Recently elected president of the Italian Chamber of Commerce in Japan, Rosario Pedicini has committed to further strengthen business ties between Italy and Japan following the huge challenges that resulted from the Covid-19 pandemic.
“The past two years were very difficult as you can imagine because of the Covid situation. But in 2022, we saw a recovery, I have to say. We, as a chamber, were very good in coping with new situation,” said Pedicini, who has lived in Tokyo since 2019 and credits his subscription to the Japan Times for his clear grasp of Japan’s business landscape.
”We support not only Italian companies coming to Japan, but also Japanese companies going to Italy,” he added.

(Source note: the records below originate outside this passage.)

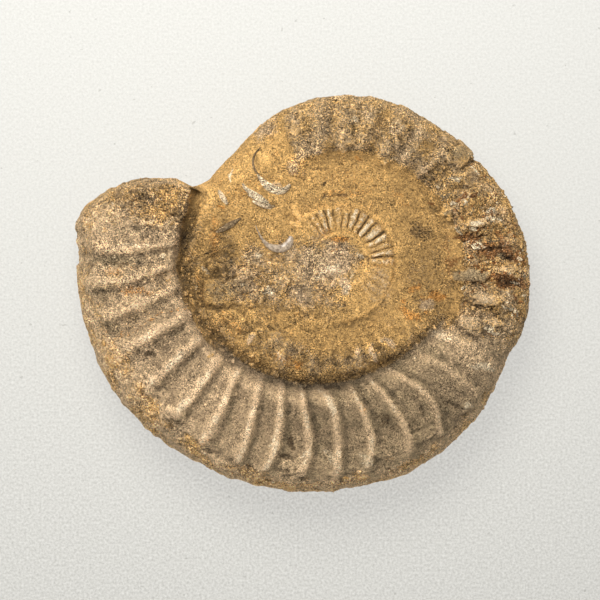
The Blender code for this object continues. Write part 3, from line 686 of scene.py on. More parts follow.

# Where the stone is lighter or darker: x, y, half length, half width, turn, and the change of tone. Most rows
# set the stone's own tone; (-60, 35), (-61.5, 33) and (-56, 24) are painted light that lifts the shade beside
# the broken end's wall and on the matrix below it.
TONES = (
    (42, -8, 11, 30, 0, -0.29), (-8, -44, 44, 12, -4, -0.32), (-50, 4, 12, 20, 5, -0.46),
    (-24, 42, 18, 12, 40, 0.1), (-56, 32, 14, 16, 45, 0.16), (0, -68, 40, 14, 0, -0.33),
    (52, -56, 18, 12, 35, -0.27), (-80, 38, 28, 8, 12, -0.22), (-97, 20, 8, 6, 0, 0.22),
    (-84, 18, 18, 5, 0, 0.16), (62, 30, 14, 24, 0, -0.02), (40, 54, 24, 14, -50, -0.14),
    (8, 62, 20, 12, 0, -0.04), (58, -36, 10, 6, -10, 0.3), (-2, 0, 16, 9, 0, 0.32), (-28, 4, 14, 6, 0, 0.1),
    (16, -28, 14, 9, 0, -0.28), (30, 30, 12, 16, -40, -0.12), (-88, -12, 16, 34, 0, 0.32),
    (-28, -22, 18, 9, 0, -0.12), (14, 32, 20, 6, -15, -0.08), (-58, -50, 20, 16, 0, 0.1),
    (8, 12, 26, 12, 0, 0.02), (68, -22, 9, 6, -10, 0.06), (18.1, -37.8, 6, 2, -76, 0.4),
    (11.1, -36, 3, 1.5, -83, 0.35), (25.4, -32.5, 4.6, 2, -34, 0.3), (-22, -38.6, 3.6, 1.7, -63, 0.35),
    (-35.2, -30.7, 4.4, 1.7, 56, 0.35), (70, 4, 14, 6, 0, 0.14), (-60, 35, 6, 3, -20, 0.5),
    (-15.8, 44, 6, 5, 0, 0.5), (38, 17, 9, 5, -35, -0.16), (6, 38, 22, 7, -5, 0.06),
    (-28.6, 48.5, 3, 3, 0, 0.25), (-12, -90, 42, 5, 2, 0.2), (22, -6, 7, 16, 0, -0.14),
    (2, -1, 8, 4, 10, 0.2), (14, 19, 12, 6, -40, -0.06), (60.4, -3.1, 9, 2.6, 0, -0.3),
    (66, -18, 9, 8, 0, -0.16), (-90, 10, 14, 20, 0, 0.08), (-56, 24, 6, 15, 5, 0.3),
    (-61.5, 33, 3.5, 6, 0, 0.5), (-92, 3, 17, 3.6, -4, -0.24), (-100, -11, 6, 5, 0, -0.26),
    (-95, -27, 9, 5, -25, -0.24), (-85, 17, 8, 4, 0, -0.2), (-70, -42, 12, 3.2, 28, -0.12),
    (-6, -51, 26, 3, -3, -0.2), (38, 2, 10, 8, 0, -0.1), (34, -22, 8, 5, 0, 0.14), (-40, 44, 10, 6, 40, 0.1),
)

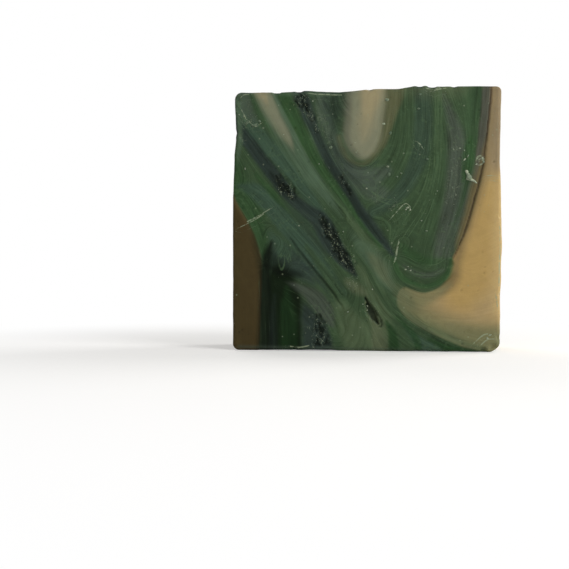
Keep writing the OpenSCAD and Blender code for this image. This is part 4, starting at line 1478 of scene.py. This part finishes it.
@dataclass
class SoapBar:
    """The bar itself: one cast and cut piece, with the swirl running through it.

    Ripples are given by their height, their length and their layers.
    """

    outline: Outline = field(default_factory=Outline)
    swirl: Swirl = field(default_factory=Swirl)
    marks: Marks = field(default_factory=Marks)
    lines: FineLines = field(default_factory=FineLines)
    finish: SoapFinish = SoapFinish()
    spacing: float = 0.33
    edge_steps: int = 6
    fine_rings: int = 2
    wall_spacing: float = 0.6
    wall_blur: float = 0.8
    off_the_front: Span = (-0.8, -0.2)
    on_the_front: Span = (0.45, 0.9)
    ripple: Lattice = Lattice(3)
    cut_ripple: tuple[float, float, int] = (0.07, 11, 3)
    wall_ripple: tuple[float, float, int] = (0.16, 5, 3)
    drag_ripple: tuple[float, float, int] = (0.035, 1.1, 2)
    drag_stretch: float = 14.0
    uneven: Span = (0.8, 0.4)
    uneven_length: float = 2.2
    skin: float = 0.08
    base_band: float = 0.05
    scratched_facing: float = 0.02

    def rings(self) -> list[tuple[float, float, int]]:
        """Lists the rings round the walls, from the front face's to the back face's.

        Returns:
            For each ring, how far it lies inside the outline, its place through the slice, and its stride.
        """
        radius, half = self.outline.edge_radius, THICKNESS / 2
        turns = np.linspace(0, math.pi / 2, self.edge_steps + 1)
        front = [(radius * (1 - math.sin(turn)), -half + radius * (1 - math.cos(turn)), 1) for turn in turns]
        lead = [(0.0, -half + radius + 2 * self.spacing * (k + 1), 1) for k in range(self.fine_rings)]
        start = lead[-1][1]
        count = round((half - radius - start) / self.wall_spacing)
        wall = [(0.0, start + (half - radius - start) * (k + 1) / count, 2) for k in range(count)]
        turns = np.linspace(math.pi / 2, 0, self.edge_steps)[1:-1]
        back = [(radius * (1 - math.sin(turn)), half - radius * (1 - math.cos(turn)), 2) for turn in turns]
        return front + lead + wall + back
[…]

In operation for more than 50 years, the ICCJ’s main goal is to create business opportunities for its 200-plus Italian members, many of which are small and medium-sized companies that may not have the same inside knowledge and ability to establish connections within the Japanese business community.
Meanwhile, Japanese companies have sought the ICCJ’s help to penetrate industries beyond the “three Fs” (food, fashion, and Ferrari).
“Italy has a lot of small companies. The fact that they are small allows them to be very flexible, even in the production. They are also found in different sectors that are not as known, such as machinery,” said Pedicini, who heads banking group Intesa Sanpaolo’s operations in Japan.
Pedicini has seen among Japanese businesses a keen interest in Italian-made innovation in cars, drones, and solar power technology.